■ Task objective ■
Quote the lines that run from the line containing "hide_parts(node)" down to the line containing "# ---------- the mirror". Include both of those lines, reproduce each exactly, and omit everything else.

━━━━━ Information supplied ━━━━━

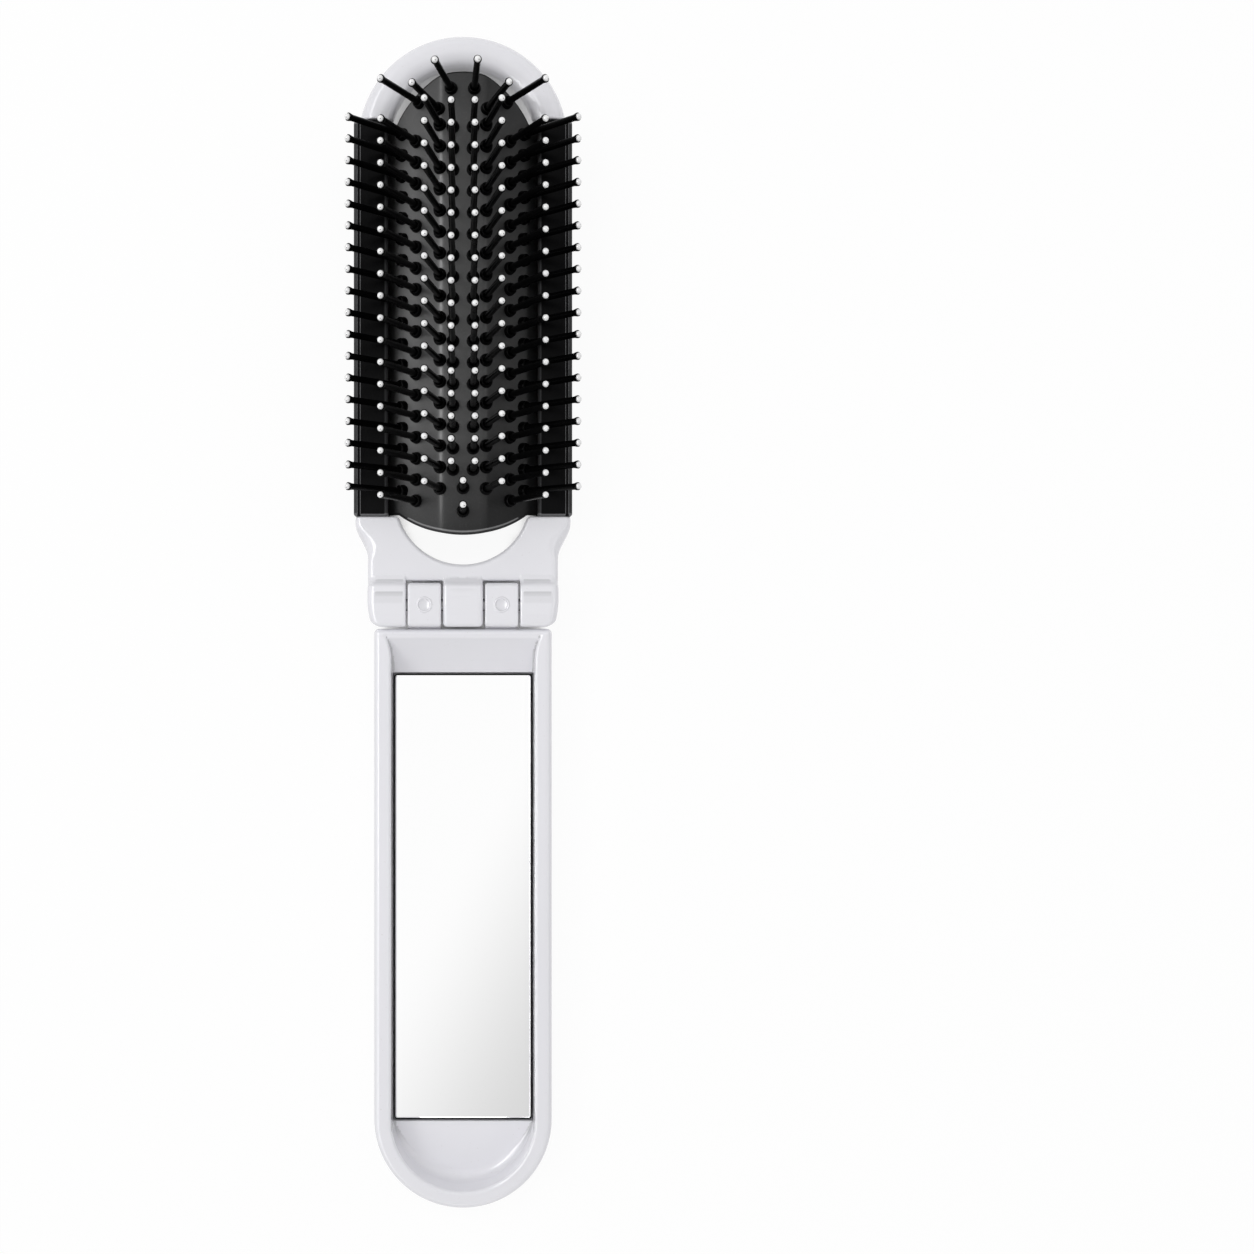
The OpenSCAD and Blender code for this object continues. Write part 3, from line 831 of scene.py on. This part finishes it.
# ---------- pins and ball tips ----------

SEGMENTS = 18
# height above the pad's middle surface and radius: the collar, then the pin with its cup
COLLAR = [
    (0.1, 1.1), (0.55, 1.07), (0.75, 1.0), (1.1, 0.98), (1.28, 0.93),
    (1.38, 0.84), (1.4, 0.74), (1.3, 0.67), (1.05, 0.64),
]
PIN = [
    (1.05, 0.62), (1.6, 0.57), (2.6, 0.53), (7.0, 0.515), (11.2, 0.51), (11.5, 0.56),
    (11.75, 0.625), (11.97, 0.65), (12.08, 0.635), (12.1, 0.58), (12.0, 0.5), (11.9, 0.3),
]
# the ball's profile starts inside the cup
BALL_R, BALL_HEIGHT = 0.5, 12.09
BALL = [(BALL_HEIGHT - BALL_R * math.cos(a), BALL_R * math.sin(a)) for a in np.linspace(0.9, math.pi, 16)]
# the small dark spot on each ball, a painted reflection
DARK_SPOT_PLACE, DARK_SPOT_R = (0.2, -0.2, BALL_HEIGHT + 0.41), 0.1


def lathe(profile):
    """Points and quads of a profile turned round the Z axis."""
    turn = np.linspace(0, 2 * math.pi, SEGMENTS, endpoint=False)
    points = np.array([[r * math.cos(a), r * math.sin(a), h] for h, r in profile for a in turn])
    return points, np.array(ring_quads(len(profile), SEGMENTS))


def planted(profile, roots):
    """The profile at each root (x, v, lean in degrees), standing on the pad."""
    shape, faces = lathe(profile)
    points, quads = [], []
    for i, (x, v, lean) in enumerate(roots):
        a = math.radians(lean) * (1 if x > 0 else -1)
        turned = np.stack([
            shape[:, 0] * math.cos(a) + shape[:, 2] * math.sin(a), shape[:, 1],
            -shape[:, 0] * math.sin(a) + shape[:, 2] * math.cos(a),
        ], -1)
        points.append(turned + [x, v, pad_height(x)])
        quads.append(faces + i * len(shape))
    return np.concatenate(points), np.concatenate(quads)


def bristles(name, tips_name, body, roots):
    """Pins with their collars, and their ball tips, standing for two CAD nodes."""
    collar_points, collar_faces = planted(COLLAR, roots)
    pin_points, pin_faces = planted(PIN, roots)
    points = np.concatenate([collar_points, pin_points])
    faces = np.concatenate([collar_faces, pin_faces + len(collar_points)])
    pins = build(name + "_pins", points, faces)
    dress(pins, "bristle_nylon", "nylon")
    tips = build(tips_name + "_balls", *planted(BALL, roots))
    # the dark spot on each ball, a painted reflection
    away = np.linalg.norm(lathe(BALL)[0] - DARK_SPOT_PLACE, axis=1)
    set_bend(tips.data, np.tile(-1.0 * (away < DARK_SPOT_R), len(roots)))
    dress(tips, "tip_resin", "ball")
    for piece, node in ((pins, name), (tips, tips_name)):
        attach(piece, body)
        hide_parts(node)


def row_roots(side, k):
    """Roots of one long row, counted from the middle. One row has a corner pin beyond its end."""
    corner_row, corner_in, corner_up, corner_lean = 2, 4.1, 2.3, 30
    first = field_low + row_shift[k] * bristle_pitch
    count = int((field_high - first) / bristle_pitch + 1e-6) + 1
    roots = [(side * row_x[k], first + i * bristle_pitch, row_lean[k]) for i in range(count)]
    if k == corner_row:
        roots.append((side * (pad_high_half - corner_in), sleeve_end + corner_up, corner_lean))
    return roots


def bristle_pieces():
    order = [(-1, 3), (-1, 2), (-1, 1), (-1, 0), (1, 0), (1, 1), (1, 2), (1, 3)]
    for number, (side, k) in enumerate(order, 1):
        body = "pad_middle" if k < 2 else "pad_left" if side < 0 else "pad_right"
        bristles(f"bristle_row_{number}", f"bristle_tips_{number}", body, row_roots(side, k))
    # single pins past the sleeves' upper ends (X, distance, lean), and two near the pad's lower end
    ends = [(-1.8, 3.6, 12), (1.8, 3.6, 2), (-3.7, 0.4, 20), (3.7, 0.4, 16)]
    roots = [(x, sleeve_end + reach, lean) for x, reach, lean in ends]
    roots += [(0.001, field_low + 1.8, 0), (0.001, field_low - 1.9, 0)]
    bristles("end_bristles", "end_tips", "pad_middle", roots)


# ---------- the mirror and the hidden pieces ----------

def mirror_piece():
    """Flat glass with a ground bevel round its face."""
    corner, corner_extra, gap_shade_band, bevel = 0.3, 0.1, 0.2, 0.36
    chamfer, bevel_drop, gap_shade_drop = 0.12, 0.05, 0.04
    mid_v, half_x = (glass_low[1] + glass_high[1]) / 2, glass_high[0]
    half_v = (glass_high[1] - glass_low[1]) / 2
    # inset and height of each ring of points, from the bottom to the face
    levels = [
        (chamfer, glass_low[2]), (0, glass_low[2] + chamfer), (0, glass_high[2] - bevel_drop - gap_shade_drop),
        (gap_shade_band, glass_high[2] - bevel_drop), (bevel, glass_high[2]),
    ]
    turn = np.linspace(0, math.pi / 2, 6)
    points, ring_len = [], 4 * len(turn)
    for inset, z in levels:
        r = corner + max(0, corner_extra - inset)
        reach_x, reach_v = half_x - inset - r, half_v - inset - r
        for quarter, (sx, sv) in enumerate(((1, 1), (-1, 1), (-1, -1), (1, -1))):
            for a in turn + quarter * math.pi / 2:
                points.append([sx * reach_x + r * math.cos(a), mid_v + sv * reach_v + r * math.sin(a), z])
    faces = ring_quads(len(levels), ring_len)
    top = [(len(levels) - 1) * ring_len + i for i in range(ring_len)]
    bottom = list(range(ring_len))[::-1]
    piece = build("mirror_plate", points, faces + [top, bottom])
    piece.data.shade_flat()
    dress(piece, "mirror_glass", "mirror", "edge")
    # the bevel and the face are silvered; the sides and the back are dark backing paint, and the dark band
    # round the face is painted shade, standing in for the shade in the gap round the glass
    silvered = range(3 * ring_len, len(faces) + 1)
    for polygon in piece.data.polygons:
        polygon.material_index = 0 if polygon.index in silvered else 1
    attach(piece, "handle")
    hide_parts("mirror_glass")


def carried_nodes():
    """The two hidden CAD nodes keep their shape and get a material."""
    for node, name in (("hinge_pin", "steel"), ("mirror_tape", "tape")):
        mesh = frame["nodes"][node].data
        mesh.materials.clear()
        mesh.materials.append(MATERIALS[name])


# ---------- floor, light and camera ----------

WHITE = (1, 1, 1, 1)
FLOOR_WHITE = 0.93
WORLD_FILL = 0.57
# what gloss and glass reflect: a white sky, times each part's level where all the part's ramps reach 1.
# A ramp is (direction, start, end), its ends measured along the direction
SKY_PARTS = [
    (0.69, [((0.866, -0.5, 0.0), 0.08, 0.22), ((0.0, 0.0, 1.0), 0.6, 0.75)]),
    (0.25, [((1.0, 0.0, 0.0), 0.6, 0.95)]),
    (1.6, [((-1.0, 0.0, 0.0), 0.7, 0.8)]),
    # a long soft box high on the left, for the thin bright lines along the mouldings' edges
    (4.5, [
        ((-1.0, 0.0, 0.0), 0.4, 0.46),
        ((1.0, 0.0, 0.0), -0.78, -0.7),
        ((0.0, 0.0, 1.0), 0.5, 0.6),
    ]),
]


def floor():
    """A plain floor, nearly white to the camera. In the narrow gaps under the brush it stays dark."""
    size, z = 1.5, -0.0002
    gap_reach, gap_dark, gap_open = 0.009, 0.26, 0.38
    corners = [(-size, -size, z), (size, -size, z), (size, size, z), (-size, size, z)]
    mesh = bpy.data.meshes.new("floor")
    mesh.from_pydata(corners, [], [(0, 1, 2, 3)])
    plane = bpy.data.objects.new("floor", mesh)
    bpy.context.scene.collection.objects.link(plane)
    m = Shader("pale_floor", (0.9, 0.9, 0.9), Roughness=0.8, Specular_IOR_Level=0.0)
    glow = m.add("Emission")
    m.put(WHITE, glow.inputs["Color"])
    m.put(1.0, glow.inputs["Strength"])
    shelter = m.add("AmbientOcclusion")
    m.put(gap_reach, shelter.inputs["Distance"])
    open_share = m.spread(shelter.outputs["AO"], gap_dark, gap_open)
    share = m.math("MULTIPLY", m.rays("Is Camera Ray", "Is Glossy Ray", "Is Transmission Ray"), FLOOR_WHITE)
    share = m.math("MULTIPLY", share, open_share)
    surface = m.mixed(share, m.shader.outputs[0], glow.outputs[0])
    m.put(surface, m.tree.nodes["Material Output"].inputs["Surface"])
    mesh.materials.append(m.material)


def gloss_sky(n):
    """The brightness of the sky in each direction, as gloss and glass reflect it."""
    place = n.add("TexCoord").outputs["Generated"]
    sky = 1.0
    for level, ramps in SKY_PARTS:
        share = 1.0
        for direction, start, end in ramps:
            lean = n.add("VectorMath", operation="DOT_PRODUCT")
            n.put(place, lean.inputs[0])
            n.put(direction, lean.inputs[1])
            ramp = n.spread(lean.outputs["Value"], start, end, kind="SMOOTHSTEP")
            share = n.math("MULTIPLY", share, ramp)
        sky = n.math("MULTIPLY", sky, n.spread(share, 0, 1, 1.0, level))
    return sky


def world():
    """White surroundings. What gloss and glass reflect of them is brighter on the left than on the right."""
    sky = bpy.data.worlds.new("studio")
    bpy.context.scene.world = sky
    sky.use_nodes = True
    sky.node_tree.nodes.clear()
    n = Nodes(sky.node_tree)

    def backdrop(colour, strength):
        node = n.add("Background")
        n.put(colour, node.inputs["Color"])
        n.put(strength, node.inputs["Strength"])
        return node.outputs[0]

    fill, gloss, white = backdrop(WHITE, WORLD_FILL), backdrop(gloss_sky(n), 1.0), backdrop(WHITE, 1.0)
    reflected = n.mixed(n.rays("Is Glossy Ray", "Is Transmission Ray"), fill, gloss)
    surface = n.mixed(n.rays("Is Camera Ray"), reflected, white)
    n.put(surface, n.add("OutputWorld").inputs["Surface"])


def lamp(name, place, size, energy, shines=True):
    """A rectangular lamp aimed at the middle of the scene. shines says whether gloss reflects it."""
    light = bpy.data.lights.new(name, "AREA")
    light.shape = "RECTANGLE"
    light.size, light.size_y = size
    light.energy = energy
    piece = bpy.data.objects.new(name, light)
    bpy.context.scene.collection.objects.link(piece)
    piece.location = place
    piece.rotation_mode = "QUATERNION"
    piece.rotation_quaternion = (Vector((0, 0, 0)) - Vector(place)).to_track_quat("-Z", "Y")
    piece.visible_glossy = shines


def lights():
    lamp("key_light", (-0.36, 0.08, 0.5), size=(0.55, 0.16), energy=0.82)
    lamp("fill_light", (0.5, -0.05, 0.42), size=(0.5, 0.12), energy=0.2)
    lamp("top_light", (0.0, 0.2, 0.55), size=(0.5, 0.15), energy=0.8, shines=False)
    lamp("front_light", (-0.1, -0.5, 0.4), size=(0.5, 0.2), energy=0.25)


def camera():
    """Straight above the brush. The brush stands left of the middle of the picture."""
    image_px, axis_px = 1254, 463
    eye_height, eye_drop = 0.234, 3.6
    data = bpy.data.cameras.new("camera")
    data.sensor_width = 36.0
    data.lens = 39.73
    data.shift_x = (image_px / 2 - axis_px) / image_px
    data.clip_start, data.clip_end = 0.01, 10
    eye = bpy.data.objects.new("camera", data)
    eye.location = (0, (hinge_y - eye_drop) * MM, eye_height)
    bpy.context.scene.collection.objects.link(eye)
    bpy.context.scene.camera = eye


head_piece()
handle_piece()
sleeve_pieces()
pad_half(-1)
pad_half(1)
bristle_pieces()
mirror_piece()
carried_nodes()
floor()
world()
lights()
camera()
bpy.context.scene.view_settings.view_transform = "Standard"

━━━━━

■ Solution for this exercise ■
        hide_parts(node)


def row_roots(side, k):
    """Roots of one long row, counted from the middle. One row has a corner pin beyond its end."""
    corner_row, corner_in, corner_up, corner_lean = 2, 4.1, 2.3, 30
    first = field_low + row_shift[k] * bristle_pitch
    count = int((field_high - first) / bristle_pitch + 1e-6) + 1
    roots = [(side * row_x[k], first + i * bristle_pitch, row_lean[k]) for i in range(count)]
    if k == corner_row:
        roots.append((side * (pad_high_half - corner_in), sleeve_end + corner_up, corner_lean))
    return roots


def bristle_pieces():
    order = [(-1, 3), (-1, 2), (-1, 1), (-1, 0), (1, 0), (1, 1), (1, 2), (1, 3)]
    for number, (side, k) in enumerate(order, 1):
        body = "pad_middle" if k < 2 else "pad_left" if side < 0 else "pad_right"
        bristles(f"bristle_row_{number}", f"bristle_tips_{number}", body, row_roots(side, k))
    # single pins past the sleeves' upper ends (X, distance, lean), and two near the pad's lower end
    ends = [(-1.8, 3.6, 12), (1.8, 3.6, 2), (-3.7, 0.4, 20), (3.7, 0.4, 16)]
    roots = [(x, sleeve_end + reach, lean) for x, reach, lean in ends]
    roots += [(0.001, field_low + 1.8, 0), (0.001, field_low - 1.9, 0)]
    bristles("end_bristles", "end_tips", "pad_middle", roots)


# ---------- the mirror and the hidden pieces ----------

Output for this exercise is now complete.